• YOUR INSTRUCTIONS: Print, without altering anything, the lines from the one that holds "# Eight casters, each" to the one that holds "imported = [obj", inclusive. No other lines belong in the output.

(Dataset entries)
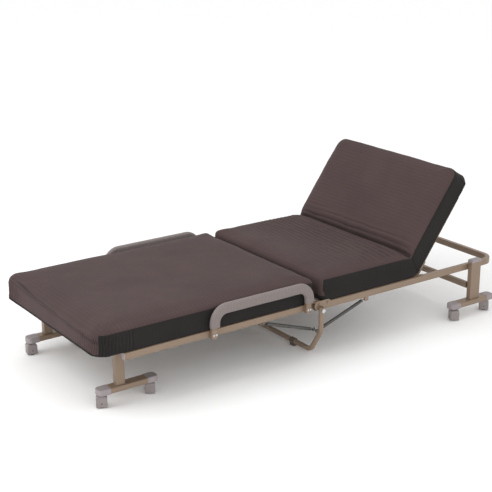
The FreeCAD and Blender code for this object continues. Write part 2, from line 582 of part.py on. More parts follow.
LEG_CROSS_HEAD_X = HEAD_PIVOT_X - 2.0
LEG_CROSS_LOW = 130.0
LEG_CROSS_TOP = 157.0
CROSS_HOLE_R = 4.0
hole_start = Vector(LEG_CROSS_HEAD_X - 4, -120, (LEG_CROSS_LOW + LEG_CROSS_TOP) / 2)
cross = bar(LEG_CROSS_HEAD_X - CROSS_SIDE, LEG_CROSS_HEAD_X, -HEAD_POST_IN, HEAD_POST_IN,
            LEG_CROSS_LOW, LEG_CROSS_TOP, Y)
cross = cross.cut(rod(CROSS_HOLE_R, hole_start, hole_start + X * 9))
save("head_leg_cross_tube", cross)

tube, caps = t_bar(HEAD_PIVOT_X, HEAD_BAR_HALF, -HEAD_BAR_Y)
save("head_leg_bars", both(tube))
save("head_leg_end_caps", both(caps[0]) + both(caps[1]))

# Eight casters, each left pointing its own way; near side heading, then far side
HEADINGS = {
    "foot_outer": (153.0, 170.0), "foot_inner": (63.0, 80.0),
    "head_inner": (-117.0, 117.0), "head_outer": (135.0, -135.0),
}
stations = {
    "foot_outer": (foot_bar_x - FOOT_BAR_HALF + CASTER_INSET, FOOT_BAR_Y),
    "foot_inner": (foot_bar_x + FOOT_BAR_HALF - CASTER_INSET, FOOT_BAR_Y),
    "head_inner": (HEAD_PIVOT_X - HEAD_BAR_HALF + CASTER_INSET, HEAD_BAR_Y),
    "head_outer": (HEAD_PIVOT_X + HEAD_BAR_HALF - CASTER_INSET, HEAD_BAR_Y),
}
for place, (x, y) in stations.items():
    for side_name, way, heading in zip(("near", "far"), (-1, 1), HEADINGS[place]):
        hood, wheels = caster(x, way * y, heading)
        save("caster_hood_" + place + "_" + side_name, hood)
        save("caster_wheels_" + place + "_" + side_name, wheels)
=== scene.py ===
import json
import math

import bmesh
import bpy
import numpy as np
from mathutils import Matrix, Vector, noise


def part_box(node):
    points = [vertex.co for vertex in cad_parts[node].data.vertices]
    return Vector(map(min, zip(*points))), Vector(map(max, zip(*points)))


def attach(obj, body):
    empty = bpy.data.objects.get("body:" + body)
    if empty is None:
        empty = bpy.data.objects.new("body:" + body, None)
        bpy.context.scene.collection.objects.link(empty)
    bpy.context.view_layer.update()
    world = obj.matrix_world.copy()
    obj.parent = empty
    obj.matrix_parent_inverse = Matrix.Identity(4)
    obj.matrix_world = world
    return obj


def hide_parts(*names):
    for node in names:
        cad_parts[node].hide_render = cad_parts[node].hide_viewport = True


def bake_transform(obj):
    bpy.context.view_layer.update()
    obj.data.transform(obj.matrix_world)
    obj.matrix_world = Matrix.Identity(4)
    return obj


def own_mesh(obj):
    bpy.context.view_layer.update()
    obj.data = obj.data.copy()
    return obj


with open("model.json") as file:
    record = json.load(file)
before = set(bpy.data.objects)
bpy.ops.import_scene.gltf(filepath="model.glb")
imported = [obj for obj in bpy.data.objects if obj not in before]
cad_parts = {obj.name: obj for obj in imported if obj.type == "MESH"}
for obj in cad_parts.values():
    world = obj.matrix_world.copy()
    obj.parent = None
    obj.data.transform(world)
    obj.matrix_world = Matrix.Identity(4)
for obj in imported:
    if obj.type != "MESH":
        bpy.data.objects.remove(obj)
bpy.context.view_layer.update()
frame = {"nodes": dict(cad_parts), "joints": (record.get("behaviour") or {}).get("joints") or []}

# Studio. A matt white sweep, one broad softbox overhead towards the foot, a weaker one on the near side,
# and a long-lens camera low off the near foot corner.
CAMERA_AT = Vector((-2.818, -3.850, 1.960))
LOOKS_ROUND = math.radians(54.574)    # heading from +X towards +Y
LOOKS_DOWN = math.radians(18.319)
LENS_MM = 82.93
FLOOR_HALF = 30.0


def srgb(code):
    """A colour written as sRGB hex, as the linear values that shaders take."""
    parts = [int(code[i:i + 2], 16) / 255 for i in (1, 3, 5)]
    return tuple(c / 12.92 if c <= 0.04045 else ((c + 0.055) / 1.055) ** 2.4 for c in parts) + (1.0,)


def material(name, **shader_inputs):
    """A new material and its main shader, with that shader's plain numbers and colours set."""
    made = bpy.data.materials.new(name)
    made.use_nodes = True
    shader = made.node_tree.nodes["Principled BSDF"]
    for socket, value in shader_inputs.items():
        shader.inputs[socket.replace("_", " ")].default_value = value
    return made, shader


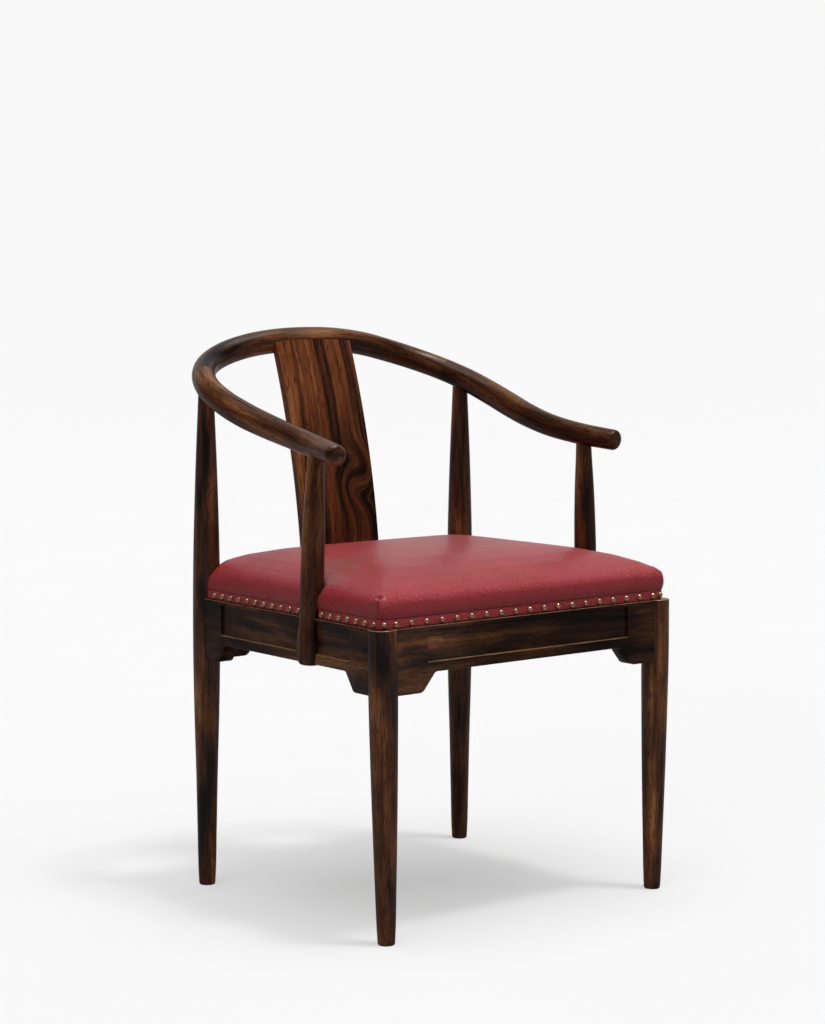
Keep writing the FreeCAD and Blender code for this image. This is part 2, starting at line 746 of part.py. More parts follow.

• COMPLETE OUTPUT:
# Eight casters, each left pointing its own way; near side heading, then far side
HEADINGS = {
    "foot_outer": (153.0, 170.0), "foot_inner": (63.0, 80.0),
    "head_inner": (-117.0, 117.0), "head_outer": (135.0, -135.0),
}
stations = {
    "foot_outer": (foot_bar_x - FOOT_BAR_HALF + CASTER_INSET, FOOT_BAR_Y),
    "foot_inner": (foot_bar_x + FOOT_BAR_HALF - CASTER_INSET, FOOT_BAR_Y),
    "head_inner": (HEAD_PIVOT_X - HEAD_BAR_HALF + CASTER_INSET, HEAD_BAR_Y),
    "head_outer": (HEAD_PIVOT_X + HEAD_BAR_HALF - CASTER_INSET, HEAD_BAR_Y),
}
for place, (x, y) in stations.items():
    for side_name, way, heading in zip(("near", "far"), (-1, 1), HEADINGS[place]):
        hood, wheels = caster(x, way * y, heading)
        save("caster_hood_" + place + "_" + side_name, hood)
        save("caster_wheels_" + place + "_" + side_name, wheels)
=== scene.py ===
import json
import math

import bmesh
import bpy
import numpy as np
from mathutils import Matrix, Vector, noise


def part_box(node):
    points = [vertex.co for vertex in cad_parts[node].data.vertices]
    return Vector(map(min, zip(*points))), Vector(map(max, zip(*points)))


def attach(obj, body):
    empty = bpy.data.objects.get("body:" + body)
    if empty is None:
        empty = bpy.data.objects.new("body:" + body, None)
        bpy.context.scene.collection.objects.link(empty)
    bpy.context.view_layer.update()
    world = obj.matrix_world.copy()
    obj.parent = empty
    obj.matrix_parent_inverse = Matrix.Identity(4)
    obj.matrix_world = world
    return obj


def hide_parts(*names):
    for node in names:
        cad_parts[node].hide_render = cad_parts[node].hide_viewport = True


def bake_transform(obj):
    bpy.context.view_layer.update()
    obj.data.transform(obj.matrix_world)
    obj.matrix_world = Matrix.Identity(4)
    return obj


def own_mesh(obj):
    bpy.context.view_layer.update()
    obj.data = obj.data.copy()
    return obj


with open("model.json") as file:
    record = json.load(file)
before = set(bpy.data.objects)
bpy.ops.import_scene.gltf(filepath="model.glb")
imported = [obj for obj in bpy.data.objects if obj not in before]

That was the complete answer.